▶ [Objective] The records below hold a stretch from the line with "Recreate this object" through the line with "Reconstruct the object"; return exactly those lines, ends included, and nothing more.

▶ [Records for processing]
= = = = = = =
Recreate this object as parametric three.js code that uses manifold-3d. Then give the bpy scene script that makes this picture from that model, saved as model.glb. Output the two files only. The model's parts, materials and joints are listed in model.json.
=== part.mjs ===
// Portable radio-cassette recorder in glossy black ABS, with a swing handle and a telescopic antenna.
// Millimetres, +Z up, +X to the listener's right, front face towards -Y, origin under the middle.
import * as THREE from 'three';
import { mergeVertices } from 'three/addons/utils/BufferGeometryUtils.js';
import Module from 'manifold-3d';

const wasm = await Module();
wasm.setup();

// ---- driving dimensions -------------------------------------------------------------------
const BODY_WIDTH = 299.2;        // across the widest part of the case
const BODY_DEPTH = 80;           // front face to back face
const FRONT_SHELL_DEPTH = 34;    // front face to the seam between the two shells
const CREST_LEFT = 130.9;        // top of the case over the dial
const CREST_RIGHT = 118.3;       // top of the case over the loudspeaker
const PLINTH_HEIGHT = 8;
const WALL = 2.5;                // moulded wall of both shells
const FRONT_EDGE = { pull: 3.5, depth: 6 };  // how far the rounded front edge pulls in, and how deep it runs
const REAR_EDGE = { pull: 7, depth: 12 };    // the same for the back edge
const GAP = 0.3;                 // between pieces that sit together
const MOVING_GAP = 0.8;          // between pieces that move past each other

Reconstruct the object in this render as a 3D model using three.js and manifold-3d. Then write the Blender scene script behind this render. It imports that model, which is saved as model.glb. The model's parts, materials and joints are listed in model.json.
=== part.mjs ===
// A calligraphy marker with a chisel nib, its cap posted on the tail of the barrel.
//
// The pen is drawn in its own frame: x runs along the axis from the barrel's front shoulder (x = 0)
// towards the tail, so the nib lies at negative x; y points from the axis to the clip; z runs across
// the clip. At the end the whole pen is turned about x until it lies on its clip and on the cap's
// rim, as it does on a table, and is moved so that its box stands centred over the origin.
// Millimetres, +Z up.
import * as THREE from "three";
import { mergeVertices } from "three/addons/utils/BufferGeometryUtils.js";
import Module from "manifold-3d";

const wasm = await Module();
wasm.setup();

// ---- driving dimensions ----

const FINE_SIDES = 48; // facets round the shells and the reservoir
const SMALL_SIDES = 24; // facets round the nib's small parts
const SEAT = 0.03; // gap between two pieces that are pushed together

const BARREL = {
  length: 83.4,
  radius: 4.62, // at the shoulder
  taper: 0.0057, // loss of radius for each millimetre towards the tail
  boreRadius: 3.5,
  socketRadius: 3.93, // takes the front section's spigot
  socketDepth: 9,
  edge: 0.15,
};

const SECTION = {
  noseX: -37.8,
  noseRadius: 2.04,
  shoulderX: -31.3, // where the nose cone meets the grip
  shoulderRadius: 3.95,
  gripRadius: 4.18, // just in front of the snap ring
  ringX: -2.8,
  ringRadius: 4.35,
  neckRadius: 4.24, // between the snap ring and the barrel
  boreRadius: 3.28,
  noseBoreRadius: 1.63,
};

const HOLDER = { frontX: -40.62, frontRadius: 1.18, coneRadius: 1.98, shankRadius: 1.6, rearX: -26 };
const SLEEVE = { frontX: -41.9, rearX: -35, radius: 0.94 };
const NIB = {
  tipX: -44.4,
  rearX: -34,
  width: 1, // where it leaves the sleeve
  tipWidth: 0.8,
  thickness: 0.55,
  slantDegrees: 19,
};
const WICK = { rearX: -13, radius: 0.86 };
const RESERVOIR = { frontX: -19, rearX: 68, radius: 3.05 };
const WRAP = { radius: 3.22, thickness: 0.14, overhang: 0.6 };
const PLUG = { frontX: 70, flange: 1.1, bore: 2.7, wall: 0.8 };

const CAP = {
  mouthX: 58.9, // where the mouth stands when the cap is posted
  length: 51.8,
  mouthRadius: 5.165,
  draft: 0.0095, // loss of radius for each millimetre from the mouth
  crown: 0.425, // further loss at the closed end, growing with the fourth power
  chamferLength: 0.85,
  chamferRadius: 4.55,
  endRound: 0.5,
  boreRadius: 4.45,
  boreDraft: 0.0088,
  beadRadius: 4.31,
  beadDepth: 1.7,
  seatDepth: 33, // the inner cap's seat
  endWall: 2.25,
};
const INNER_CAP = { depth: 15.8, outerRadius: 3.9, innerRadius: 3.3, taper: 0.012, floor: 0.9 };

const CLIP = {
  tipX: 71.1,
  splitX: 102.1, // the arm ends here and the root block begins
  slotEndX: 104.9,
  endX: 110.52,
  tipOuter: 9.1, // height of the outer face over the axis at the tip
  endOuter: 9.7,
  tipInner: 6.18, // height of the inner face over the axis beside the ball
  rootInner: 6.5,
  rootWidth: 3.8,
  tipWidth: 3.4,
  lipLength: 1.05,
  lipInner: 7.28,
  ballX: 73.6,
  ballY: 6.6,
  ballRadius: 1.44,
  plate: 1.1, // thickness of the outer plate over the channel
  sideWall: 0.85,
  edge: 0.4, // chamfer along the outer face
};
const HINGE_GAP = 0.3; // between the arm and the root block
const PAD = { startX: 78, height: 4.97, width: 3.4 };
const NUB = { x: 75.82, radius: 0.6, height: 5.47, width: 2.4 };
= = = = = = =
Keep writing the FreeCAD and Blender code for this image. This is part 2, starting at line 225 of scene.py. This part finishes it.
= = = = = = =
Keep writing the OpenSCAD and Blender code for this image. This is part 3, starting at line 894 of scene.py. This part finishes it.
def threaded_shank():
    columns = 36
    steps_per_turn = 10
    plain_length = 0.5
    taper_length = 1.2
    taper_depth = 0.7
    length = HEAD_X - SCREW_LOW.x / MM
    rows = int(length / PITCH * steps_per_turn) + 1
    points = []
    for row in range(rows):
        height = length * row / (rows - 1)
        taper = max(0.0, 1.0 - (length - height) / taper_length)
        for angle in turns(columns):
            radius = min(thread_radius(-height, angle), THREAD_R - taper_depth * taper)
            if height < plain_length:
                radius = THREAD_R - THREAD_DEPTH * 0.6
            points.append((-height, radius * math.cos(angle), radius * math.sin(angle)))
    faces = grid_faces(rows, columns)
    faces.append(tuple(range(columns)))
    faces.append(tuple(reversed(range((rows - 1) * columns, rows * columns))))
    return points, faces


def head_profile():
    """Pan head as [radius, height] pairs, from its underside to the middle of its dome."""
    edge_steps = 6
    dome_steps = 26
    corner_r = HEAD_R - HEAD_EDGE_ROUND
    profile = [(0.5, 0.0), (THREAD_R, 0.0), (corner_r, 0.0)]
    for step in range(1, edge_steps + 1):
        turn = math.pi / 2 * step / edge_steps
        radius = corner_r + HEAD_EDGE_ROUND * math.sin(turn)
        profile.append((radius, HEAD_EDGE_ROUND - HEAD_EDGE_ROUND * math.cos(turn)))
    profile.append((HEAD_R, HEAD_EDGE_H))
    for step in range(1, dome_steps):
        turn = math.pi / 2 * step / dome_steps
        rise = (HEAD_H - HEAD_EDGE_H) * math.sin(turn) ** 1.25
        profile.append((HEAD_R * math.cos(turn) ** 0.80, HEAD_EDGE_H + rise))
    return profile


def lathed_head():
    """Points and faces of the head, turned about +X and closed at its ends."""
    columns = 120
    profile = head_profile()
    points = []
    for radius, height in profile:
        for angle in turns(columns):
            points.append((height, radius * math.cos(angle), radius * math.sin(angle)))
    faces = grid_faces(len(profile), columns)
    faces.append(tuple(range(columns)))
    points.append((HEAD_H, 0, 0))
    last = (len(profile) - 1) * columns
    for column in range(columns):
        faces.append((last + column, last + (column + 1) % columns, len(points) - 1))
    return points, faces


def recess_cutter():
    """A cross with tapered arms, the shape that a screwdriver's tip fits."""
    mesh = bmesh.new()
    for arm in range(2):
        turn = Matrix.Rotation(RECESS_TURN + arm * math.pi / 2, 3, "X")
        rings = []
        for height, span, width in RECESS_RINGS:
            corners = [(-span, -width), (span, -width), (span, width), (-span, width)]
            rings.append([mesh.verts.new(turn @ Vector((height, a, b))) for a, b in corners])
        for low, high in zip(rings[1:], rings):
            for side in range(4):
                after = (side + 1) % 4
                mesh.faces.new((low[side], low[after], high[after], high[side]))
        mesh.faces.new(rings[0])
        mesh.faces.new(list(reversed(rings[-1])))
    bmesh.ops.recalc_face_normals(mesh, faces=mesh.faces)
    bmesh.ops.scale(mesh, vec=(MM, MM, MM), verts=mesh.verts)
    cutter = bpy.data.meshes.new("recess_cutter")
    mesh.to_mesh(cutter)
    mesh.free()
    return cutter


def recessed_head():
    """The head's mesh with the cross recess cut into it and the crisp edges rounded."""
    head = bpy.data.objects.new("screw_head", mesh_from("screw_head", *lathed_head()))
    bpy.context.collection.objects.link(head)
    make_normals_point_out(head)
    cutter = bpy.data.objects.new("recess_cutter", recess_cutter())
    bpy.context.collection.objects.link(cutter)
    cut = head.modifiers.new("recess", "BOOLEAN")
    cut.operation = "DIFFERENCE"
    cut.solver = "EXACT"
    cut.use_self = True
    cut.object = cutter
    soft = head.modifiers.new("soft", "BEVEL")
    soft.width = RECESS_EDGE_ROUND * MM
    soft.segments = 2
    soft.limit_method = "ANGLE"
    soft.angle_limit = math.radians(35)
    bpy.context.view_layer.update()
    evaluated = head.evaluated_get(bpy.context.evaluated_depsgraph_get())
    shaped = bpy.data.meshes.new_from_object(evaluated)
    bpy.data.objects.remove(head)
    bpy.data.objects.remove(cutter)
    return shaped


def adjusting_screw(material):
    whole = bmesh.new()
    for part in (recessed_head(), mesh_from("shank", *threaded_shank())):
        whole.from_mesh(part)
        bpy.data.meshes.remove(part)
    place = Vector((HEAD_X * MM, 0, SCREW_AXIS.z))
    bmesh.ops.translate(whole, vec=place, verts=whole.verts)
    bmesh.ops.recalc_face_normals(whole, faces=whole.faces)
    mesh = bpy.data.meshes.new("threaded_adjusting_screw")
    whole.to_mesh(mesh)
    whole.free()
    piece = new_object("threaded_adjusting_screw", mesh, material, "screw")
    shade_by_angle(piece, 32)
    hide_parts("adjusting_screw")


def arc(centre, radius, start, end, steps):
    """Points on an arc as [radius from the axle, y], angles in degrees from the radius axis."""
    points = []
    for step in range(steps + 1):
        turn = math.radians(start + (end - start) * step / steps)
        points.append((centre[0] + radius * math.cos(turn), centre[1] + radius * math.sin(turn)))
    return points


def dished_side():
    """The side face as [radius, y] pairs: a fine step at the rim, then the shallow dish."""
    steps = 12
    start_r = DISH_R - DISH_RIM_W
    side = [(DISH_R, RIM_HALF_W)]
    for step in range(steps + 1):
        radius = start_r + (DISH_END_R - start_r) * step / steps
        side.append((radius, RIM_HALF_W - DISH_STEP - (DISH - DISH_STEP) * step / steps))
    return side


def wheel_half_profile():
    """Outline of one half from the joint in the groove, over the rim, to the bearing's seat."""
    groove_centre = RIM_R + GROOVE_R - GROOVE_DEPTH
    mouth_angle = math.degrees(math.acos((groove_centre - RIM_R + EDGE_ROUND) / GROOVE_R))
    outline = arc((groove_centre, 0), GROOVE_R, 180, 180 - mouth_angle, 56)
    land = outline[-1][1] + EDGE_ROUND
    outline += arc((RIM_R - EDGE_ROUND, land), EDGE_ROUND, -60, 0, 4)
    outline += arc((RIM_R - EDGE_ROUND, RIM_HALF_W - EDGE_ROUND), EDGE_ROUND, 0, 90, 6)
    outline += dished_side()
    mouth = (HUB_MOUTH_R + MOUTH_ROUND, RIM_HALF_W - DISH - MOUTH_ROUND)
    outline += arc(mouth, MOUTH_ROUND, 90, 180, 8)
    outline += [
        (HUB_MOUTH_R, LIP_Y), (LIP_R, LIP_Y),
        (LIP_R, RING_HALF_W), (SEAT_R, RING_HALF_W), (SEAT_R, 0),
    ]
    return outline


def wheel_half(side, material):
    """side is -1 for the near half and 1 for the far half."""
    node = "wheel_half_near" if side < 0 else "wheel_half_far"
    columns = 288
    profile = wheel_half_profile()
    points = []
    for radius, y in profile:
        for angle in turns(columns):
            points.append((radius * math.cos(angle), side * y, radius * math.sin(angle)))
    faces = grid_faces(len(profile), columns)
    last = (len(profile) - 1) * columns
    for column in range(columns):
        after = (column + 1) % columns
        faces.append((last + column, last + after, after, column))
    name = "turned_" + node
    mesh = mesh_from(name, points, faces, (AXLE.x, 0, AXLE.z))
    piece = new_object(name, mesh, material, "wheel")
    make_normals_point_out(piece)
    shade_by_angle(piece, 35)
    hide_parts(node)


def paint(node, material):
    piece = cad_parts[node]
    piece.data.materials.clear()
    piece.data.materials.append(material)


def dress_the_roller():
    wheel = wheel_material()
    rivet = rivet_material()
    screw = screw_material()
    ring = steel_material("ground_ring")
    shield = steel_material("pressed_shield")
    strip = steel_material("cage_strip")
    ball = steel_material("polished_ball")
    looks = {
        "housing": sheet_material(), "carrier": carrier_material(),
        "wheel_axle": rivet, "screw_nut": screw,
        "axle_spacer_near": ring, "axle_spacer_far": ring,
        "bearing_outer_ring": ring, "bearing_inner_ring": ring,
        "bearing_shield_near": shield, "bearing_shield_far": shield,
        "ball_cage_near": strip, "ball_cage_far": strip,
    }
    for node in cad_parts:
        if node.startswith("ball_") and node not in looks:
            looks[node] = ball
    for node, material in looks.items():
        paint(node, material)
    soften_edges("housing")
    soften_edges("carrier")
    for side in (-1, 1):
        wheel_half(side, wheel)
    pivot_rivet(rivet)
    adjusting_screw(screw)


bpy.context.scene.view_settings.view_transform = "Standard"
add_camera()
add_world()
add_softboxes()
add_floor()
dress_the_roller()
= = = = = = =
▶ [Response below]
Recreate this object as parametric three.js code that uses manifold-3d. Then give the bpy scene script that makes this picture from that model, saved as model.glb. Output the two files only. The model's parts, materials and joints are listed in model.json.
=== part.mjs ===
// Portable radio-cassette recorder in glossy black ABS, with a swing handle and a telescopic antenna.
// Millimetres, +Z up, +X to the listener's right, front face towards -Y, origin under the middle.
import * as THREE from 'three';
import { mergeVertices } from 'three/addons/utils/BufferGeometryUtils.js';
import Module from 'manifold-3d';

const wasm = await Module();
wasm.setup();

// ---- driving dimensions -------------------------------------------------------------------
const BODY_WIDTH = 299.2;        // across the widest part of the case
const BODY_DEPTH = 80;           // front face to back face
const FRONT_SHELL_DEPTH = 34;    // front face to the seam between the two shells
const CREST_LEFT = 130.9;        // top of the case over the dial
const CREST_RIGHT = 118.3;       // top of the case over the loudspeaker
const PLINTH_HEIGHT = 8;
const WALL = 2.5;                // moulded wall of both shells
const FRONT_EDGE = { pull: 3.5, depth: 6 };  // how far the rounded front edge pulls in, and how deep it runs
const REAR_EDGE = { pull: 7, depth: 12 };    // the same for the back edge
const GAP = 0.3;                 // between pieces that sit together
const MOVING_GAP = 0.8;          // between pieces that move past each other

Reconstruct the object in this render as a 3D model using three.js and manifold-3d. Then write the Blender scene script behind this render. It imports that model, which is saved as model.glb. The model's parts, materials and joints are listed in model.json.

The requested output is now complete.